> **Objective**
Locate the lines where "handed" occurs and copy them as they stand.

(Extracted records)
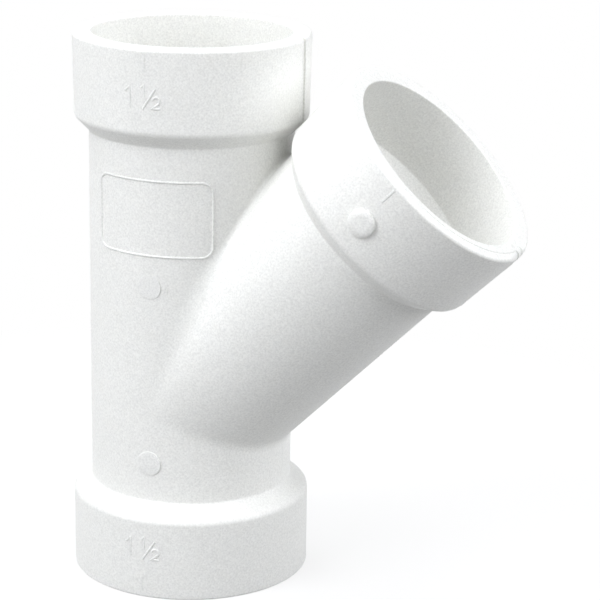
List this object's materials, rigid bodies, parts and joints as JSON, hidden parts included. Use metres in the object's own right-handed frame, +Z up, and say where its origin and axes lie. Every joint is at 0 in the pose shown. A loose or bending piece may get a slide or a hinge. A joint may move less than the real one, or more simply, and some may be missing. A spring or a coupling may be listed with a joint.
{
  "type": "pvc wye",
  "caption": "Plain plastic drain pipe wye: a straight run with a socket at each end and a socketed branch leaving it at forty-five degrees, moulded as one piece.",
  "frame": {"origin": "centre of the lower socket's mouth, in the plane of its rim", "axes": "+Z up along the run to the upper socket; +X toward the side the branch leans to; the branch axis lies in the XZ plane, halfway between +X and +Z"},
  "size_m": [0.1129, 0.0591, 0.135],
  "materials": {
    "wye_body": "white moulded PVC, satin with a faint orange peel"
  },
  "bodies": {
    "root": {"wye_body": "wye_body"}
  },
  "joints": []
}
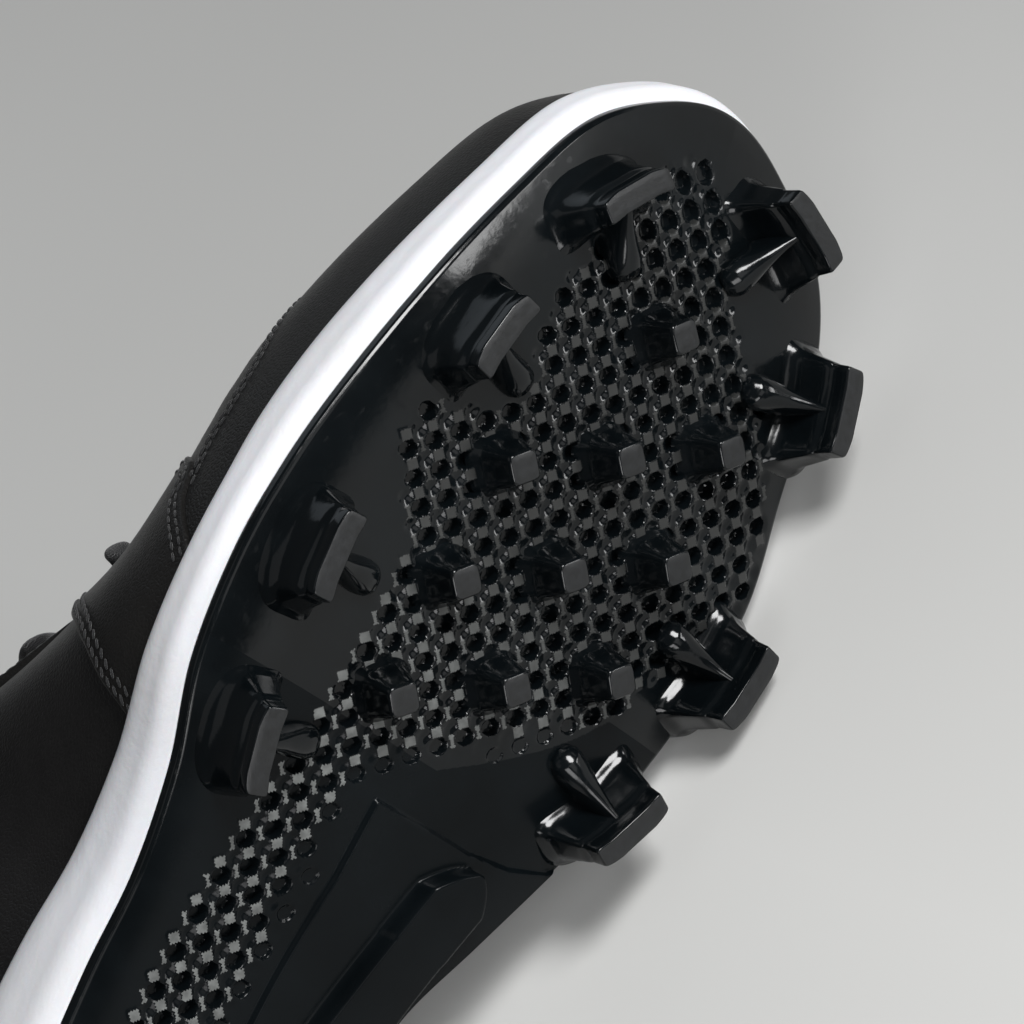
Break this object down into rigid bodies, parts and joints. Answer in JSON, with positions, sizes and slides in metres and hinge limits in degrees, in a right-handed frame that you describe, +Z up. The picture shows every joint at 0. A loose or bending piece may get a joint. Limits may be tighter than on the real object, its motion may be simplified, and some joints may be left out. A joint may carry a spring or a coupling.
{
  "type": "baseball cleat",
  "caption": "Low-cut leather ball shoe for the right foot with a moulded stud plate, white foam midsole and laced throat, lying on its side.",
  "frame": {"origin": "centre of the footprint at floor level, the shoe lying on its medial side", "axes": "+X from the heel to the toe, +Y from the sole towards the collar, +Z up, away from the floor; the sole faces -Y"},
  "size_m": [0.2898, 0.1464, 0.0981],
  "materials": {
    "black_tpu": "glossy injection-moulded thermoplastic polyurethane, near black",
    "white_foam": "matt moulded foam, white with fine creases",
    "insole_cloth": "woven cover over foam, black",
    "black_leather": "full-grain leather with a fine grain, black, satin",
    "overlay_leather": "full-grain leather overlay with a fine grain and stitched edges, black, satin",
    "tongue_fabric": "padded knit, black",
    "lace_cord": "flat woven lace, black"
  },
  "bodies": {
    "root": {"outsole_plate": "black_tpu", "midsole": "white_foam", "insole": "insole_cloth", "upper": "black_leather", "toe_overlay": "overlay_leather", "eyestay_lateral": "overlay_leather", "eyestay_medial": "overlay_leather", "heel_counter": "overlay_leather", "tongue": "tongue_fabric", "laces": "lace_cord"}
  },
  "joints": []
}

> **Response to the task**
List this object's materials, rigid bodies, parts and joints as JSON, hidden parts included. Use metres in the object's own right-handed frame, +Z up, and say where its origin and axes lie. Every joint is at 0 in the pose shown. A loose or bending piece may get a slide or a hinge. A joint may move less than the real one, or more simply, and some may be missing. A spring or a coupling may be listed with a joint.
Break this object down into rigid bodies, parts and joints. Answer in JSON, with positions, sizes and slides in metres and hinge limits in degrees, in a right-handed frame that you describe, +Z up. The picture shows every joint at 0. A loose or bending piece may get a joint. Limits may be tighter than on the real object, its motion may be simplified, and some joints may be left out. A joint may carry a spring or a coupling.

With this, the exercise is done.